== DIRECTION ==
Give back the exact lines spanning from the line with "for side, place" to the line with "cad_parts[node].hide_render = cad_parts[node].hide_viewport", with both of those lines included and no others.

== SUPPLIED MATERIAL ==
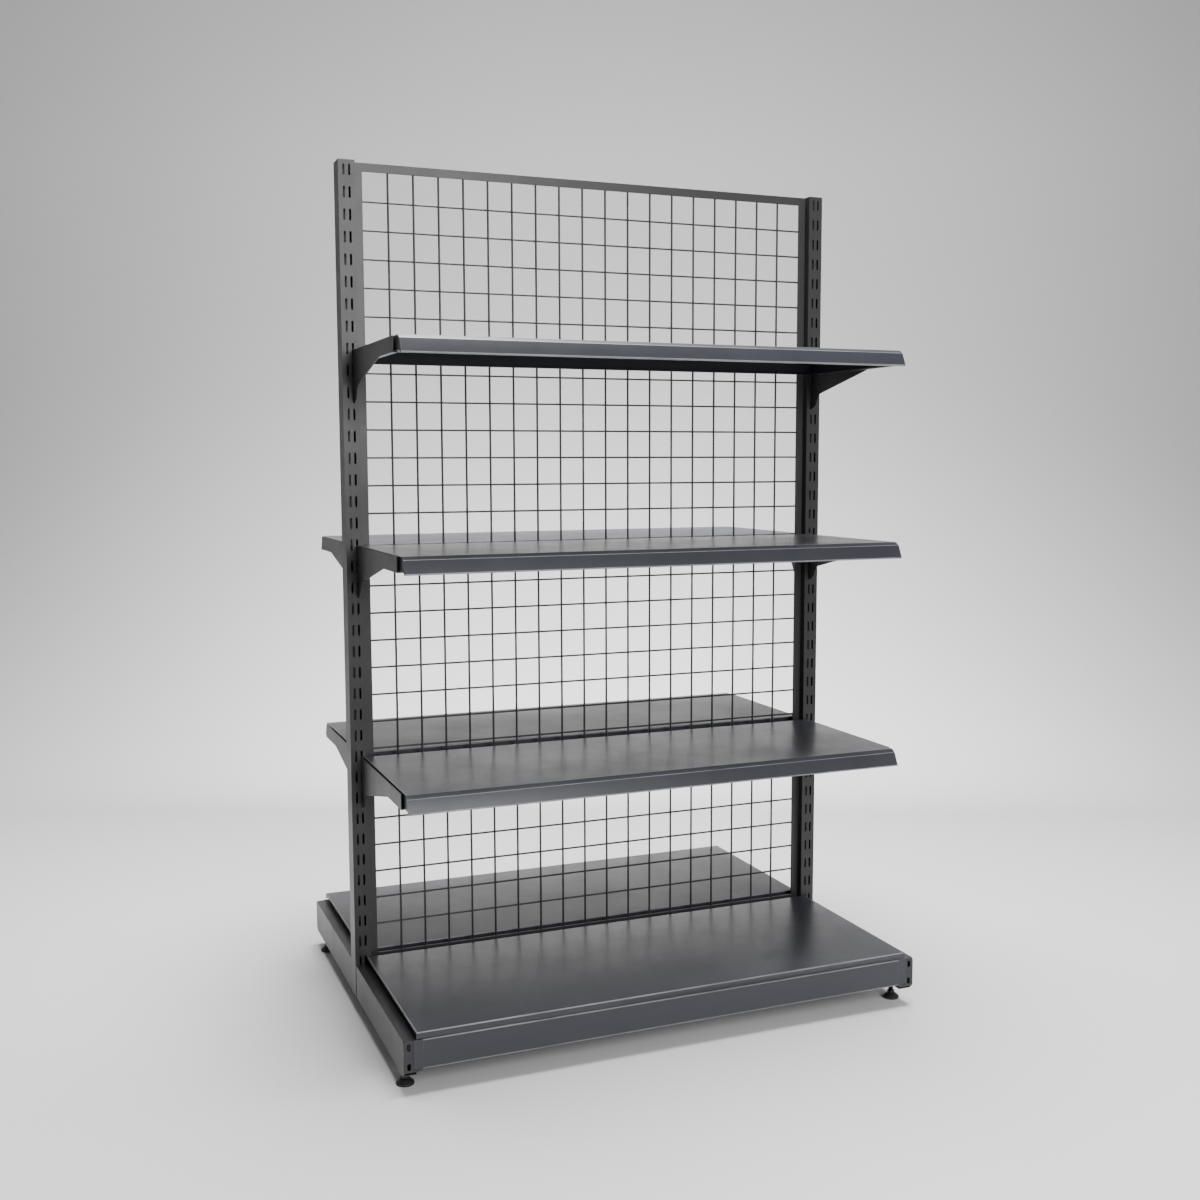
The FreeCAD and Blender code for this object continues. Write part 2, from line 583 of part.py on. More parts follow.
def main():
    os.makedirs("parts", exist_ok=True)
    save_pair("upright", upright())

    for name, (bottom, top) in panel_spans().items():
        save("back_panel_frame_" + name, panel_frame(bottom, top))
        save("upright_wires_" + name, upright_wires(bottom, top))
        save("cross_wires_" + name, cross_wires(TOP_CROSS_WIRE_Z[name], CROSS_WIRE_COUNT[name]))
    save("panel_clips", panel_clips())
    save("clip_screws", clip_screws())

    corners = ("front_right", "front_left", "rear_left", "rear_right")
    for name, maker in (("base_leg", base_leg), ("foot_pad", foot_pad), ("foot_stud", foot_stud)):
        for corner, piece in zip(corners, in_four_places(maker())):
            save(name + "_" + corner, piece)
    save("leg_weld_nuts", Part.makeCompound(in_four_places(leg_weld_nut())))
    save("leg_bolts", Part.makeCompound(in_four_places(leg_bolt())))
    save("leg_bolt_nuts", Part.makeCompound(in_four_places(leg_bolt_nut())))

    for side, place in (("front", lambda piece: piece), ("rear", to_rear)):
        save("deck_" + side, place(deck()))
        save("deck_stiffener_" + side, place(hat_section(DECK_Z, DECK_HAT_Y, DECK_STEP_X - HAT_END_GAP)))
        save("kick_plate_" + side, place(kick_plate()))
        for name, level in LEVELS.items():
            if side not in SIDES[name]:
                continue
            where = "_" + name + "_" + side
            save("shelf" + where, place(shelf(level)))
            save("shelf_stiffener" + where, place(hat_section(level, SHELF_HAT_Y, SHELF_END_X - HAT_END_GAP)))
            right, left = both_ends(bracket(level))
            if side == "rear":
                right, left = to_rear(left), to_rear(right)
            save("bracket" + where + "_right", right)
            save("bracket" + where + "_left", left)


main()
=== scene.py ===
import math

import bmesh
import bpy
from mathutils import Matrix, Vector


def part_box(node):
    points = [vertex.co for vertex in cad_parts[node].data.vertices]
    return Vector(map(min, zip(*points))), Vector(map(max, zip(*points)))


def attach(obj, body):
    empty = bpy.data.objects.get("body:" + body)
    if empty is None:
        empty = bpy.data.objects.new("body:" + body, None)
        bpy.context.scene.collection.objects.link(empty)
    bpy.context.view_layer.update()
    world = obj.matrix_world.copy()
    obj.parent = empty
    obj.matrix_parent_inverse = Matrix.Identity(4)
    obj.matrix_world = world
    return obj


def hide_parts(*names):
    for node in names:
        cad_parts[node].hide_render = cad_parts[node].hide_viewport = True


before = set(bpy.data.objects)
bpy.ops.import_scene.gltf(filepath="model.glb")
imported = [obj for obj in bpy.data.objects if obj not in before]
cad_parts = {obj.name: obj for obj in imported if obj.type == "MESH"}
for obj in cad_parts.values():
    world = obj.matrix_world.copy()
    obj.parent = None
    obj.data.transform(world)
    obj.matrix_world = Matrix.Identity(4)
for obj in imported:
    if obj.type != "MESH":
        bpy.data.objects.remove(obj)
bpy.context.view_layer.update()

# Double-sided gondola shelving bay. Metres; +Z up; -Y is the side with three shelves.

CORNERS = ("front_left", "front_right", "rear_left", "rear_right")
PANELS = ("top", "mid", "low")
SHELVES = ("top_front", "mid_front", "mid_rear", "low_front", "low_rear")
SIDES = ("front", "rear")
MM = 0.001

SHEET = 1.2 * MM  # thickness of shelves, decks and kick plates
BEND = 2.4 * MM  # outer radius of their folds
FOLD_WIDTH = BEND + 0.6 * MM  # end strip of a sheet that its side fold takes up
FOLD_STEP = (math.radians(4), math.radians(30))  # angle between two facets of a rounded fold
FOLD_FACET = 2 * MM  # a fold's facets are narrower than this

SHELF_FLANGE = 33 * MM
SHELF_HEM = 8 * MM
LIP_REACH = 27 * MM  # the front lip leans this far out of the flat surface
LIP_FACE_REACH = 15 * MM
LIP_BREAK = 7 * MM  # height of the slope above the lip's face
LIP_RETURN = 12 * MM
LIP_CURL = 6 * MM
LIP_CLEARANCE = 2 * MM  # dark crease between the side flange and the lip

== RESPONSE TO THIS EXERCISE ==
    for side, place in (("front", lambda piece: piece), ("rear", to_rear)):
        save("deck_" + side, place(deck()))
        save("deck_stiffener_" + side, place(hat_section(DECK_Z, DECK_HAT_Y, DECK_STEP_X - HAT_END_GAP)))
        save("kick_plate_" + side, place(kick_plate()))
        for name, level in LEVELS.items():
            if side not in SIDES[name]:
                continue
            where = "_" + name + "_" + side
            save("shelf" + where, place(shelf(level)))
            save("shelf_stiffener" + where, place(hat_section(level, SHELF_HAT_Y, SHELF_END_X - HAT_END_GAP)))
            right, left = both_ends(bracket(level))
            if side == "rear":
                right, left = to_rear(left), to_rear(right)
            save("bracket" + where + "_right", right)
            save("bracket" + where + "_left", left)


main()
=== scene.py ===
import math

import bmesh
import bpy
from mathutils import Matrix, Vector


def part_box(node):
    points = [vertex.co for vertex in cad_parts[node].data.vertices]
    return Vector(map(min, zip(*points))), Vector(map(max, zip(*points)))


def attach(obj, body):
    empty = bpy.data.objects.get("body:" + body)
    if empty is None:
        empty = bpy.data.objects.new("body:" + body, None)
        bpy.context.scene.collection.objects.link(empty)
    bpy.context.view_layer.update()
    world = obj.matrix_world.copy()
    obj.parent = empty
    obj.matrix_parent_inverse = Matrix.Identity(4)
    obj.matrix_world = world
    return obj


def hide_parts(*names):
    for node in names:
        cad_parts[node].hide_render = cad_parts[node].hide_viewport = True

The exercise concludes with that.